**TASK DETAILS**
In the listing below, find the line that contains "attach(obj, body)" and the line that contains "data.set_sharp_from_angle(angle=math.radians(sharp))". Quote both and every line between them, exactly, and nothing more.

**COLLECTED MATERIAL**
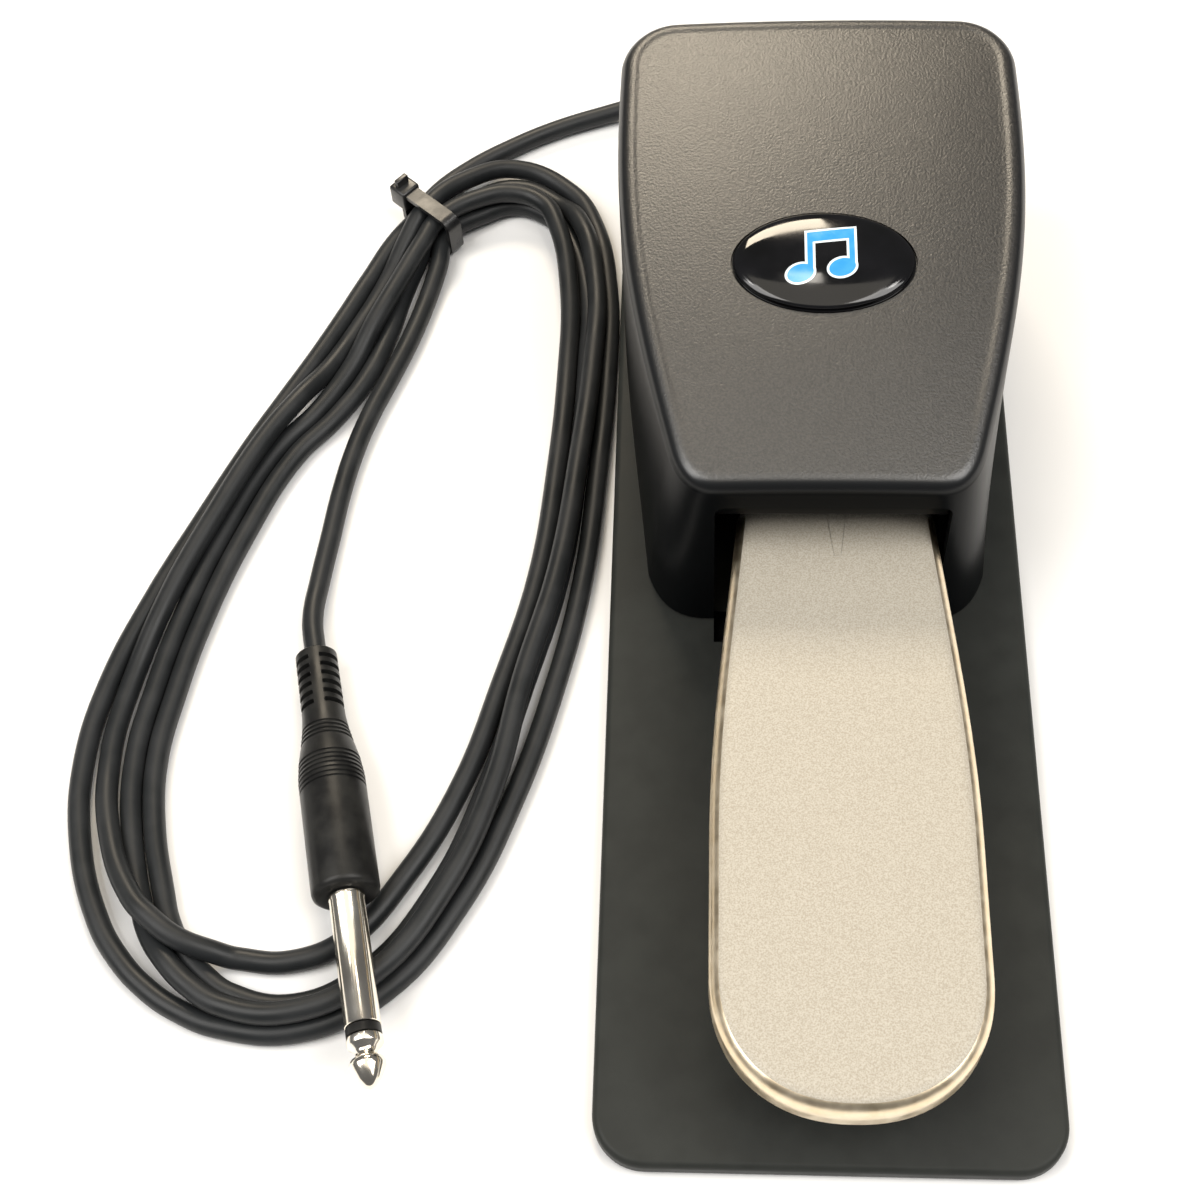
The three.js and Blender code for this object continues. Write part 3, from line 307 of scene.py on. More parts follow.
def tube(points, radius, sides=12):
    """A round tube along the points, whose section doesn't twist."""
    line = [Vector(point) for point in points]
    side = Vector((0, 0, 1))
    rings = []
    for i, point in enumerate(line):
        along = (line[min(i + 1, len(line) - 1)] - line[max(i - 1, 0)]).normalized()
        side = (side - along * side.dot(along)).normalized()
        other = along.cross(side)
        turns = [2 * math.pi * k / sides for k in range(sides)]
        rings.append([point + radius * (math.cos(t) * side + math.sin(t) * other) for t in turns])
    return loft(*rings)


def piece(name, mesh, material, body="base", replaces=(), sharp=35):
    bmesh.ops.recalc_face_normals(mesh, faces=mesh.faces)
    data = bpy.data.meshes.new(name)
    mesh.to_mesh(data)
    mesh.free()
    data.transform(Matrix.Scale(MM, 4))
    obj = bpy.data.objects.new(name, data)
    bpy.context.scene.collection.objects.link(obj)
    data.materials.append(material)
    smooth(data, sharp)
    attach(obj, body)
    if replaces:
        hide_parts(*replaces)
    return obj


def smooth(data, sharp):
    for face in data.polygons:
        face.use_smooth = True
    data.set_sharp_from_angle(angle=math.radians(sharp))


def bake(obj, sharp=35):
    """Makes the modifiers' result the piece's own mesh."""
    bpy.context.view_layer.update()
    result = bpy.data.meshes.new_from_object(obj.evaluated_get(bpy.context.evaluated_depsgraph_get()))
    obj.modifiers.clear()
    obj.data = result
    smooth(result, sharp)


def combine(obj, tools, operation="DIFFERENCE", sharp=35):
    """Cuts the tools out of a piece, or joins them to it."""
    for tool in tools:
        bmesh.ops.recalc_face_normals(tool, faces=tool.faces)
        data = bpy.data.meshes.new("tool")
        tool.to_mesh(data)
        tool.free()
        data.transform(Matrix.Scale(MM, 4))
        helper = bpy.data.objects.new("tool", data)
        bpy.context.scene.collection.objects.link(helper)
        change = obj.modifiers.new("change", "BOOLEAN")
        change.operation = operation
        change.solver = "EXACT"
        change.object = helper
        bake(obj, sharp)
        bpy.data.objects.remove(helper)


# ---- outlines ---------------------------------------------------------------------------------------
def bezier(points, count):
    """Points on a cubic curve, without its last one."""
    a, b, c, d = [Vector(p) for p in points]
    line = []
    for i in range(count):
        t = i / count
        s = 1 - t
        line.append(a * s ** 3 + 3 * b * s * s * t + 3 * c * s * t * t + d * t ** 3)
    return line


def straight(a, b, count):
    return [Vector(a).lerp(Vector(b), i / count) for i in range(count)]


def mirrored(half):
    """The whole outline, anticlockwise, from its right half given front to back."""
    return half + [Vector((-p.x, p.y)) for p in half[-2:0:-1]]


def inset(outline, distance):
    count = len(outline)
    result = []
    for i, p in enumerate(outline):
        along = (outline[(i + 1) % count] - outline[i - 1]).normalized()
        result.append(p + distance * Vector((-along.y, along.x)))
    return result


def toward(outline, middle, factor):
    return [Vector(middle).lerp(p, factor) for p in outline]


def rounded_rect(width, length, radius, steps=12):
    outline = []
    for k, (sx, sy) in enumerate([(1, -1), (1, 1), (-1, 1), (-1, -1)]):
        centre = Vector((sx * (width / 2 - radius), sy * (length / 2 - radius)))
        for i in range(steps + 1):
            turn = (k - 1 + i / steps) * math.pi / 2
            outline.append(centre + radius * Vector((math.cos(turn), math.sin(turn))))
    return outline


def ellipse(half_x, half_y, count=96):
    turns = [2 * math.pi * i / count for i in range(count)]
    return [Vector((half_x * math.cos(t), half_y * math.sin(t))) for t in turns]


def quarter(steps):
    """Angles of a quarter turn, from 0 to 90 degrees."""
    return [math.pi / 2 * i / steps for i in range(steps + 1)]


# ---- camera -----------------------------------------------------------------------------------------
def add_camera():
    yaw, pitch, roll = (math.radians(turn) for turn in (CAMERA_YAW, CAMERA_PITCH, CAMERA_ROLL))
    forward = Vector(
        (-math.sin(yaw) * math.cos(pitch), math.cos(yaw) * math.cos(pitch), -math.sin(pitch)))
    level = Vector((math.cos(yaw), math.sin(yaw), 0))
    down = forward.cross(level)
    right = math.cos(roll) * level + math.sin(roll) * down
    up = math.sin(roll) * level - math.cos(roll) * down
    data = bpy.data.cameras.new("camera")
    data.lens, data.sensor_width = CAMERA_LENS, CAMERA_SENSOR
    camera = bpy.data.objects.new("camera", data)
    bpy.context.scene.collection.objects.link(camera)
    turn = Matrix((right, up, -forward)).transposed().to_4x4()
    camera.matrix_world = Matrix.Translation(CAMERA_PLACE * MM) @ turn
    bpy.context.scene.camera = camera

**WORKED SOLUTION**
    attach(obj, body)
    if replaces:
        hide_parts(*replaces)
    return obj


def smooth(data, sharp):
    for face in data.polygons:
        face.use_smooth = True
    data.set_sharp_from_angle(angle=math.radians(sharp))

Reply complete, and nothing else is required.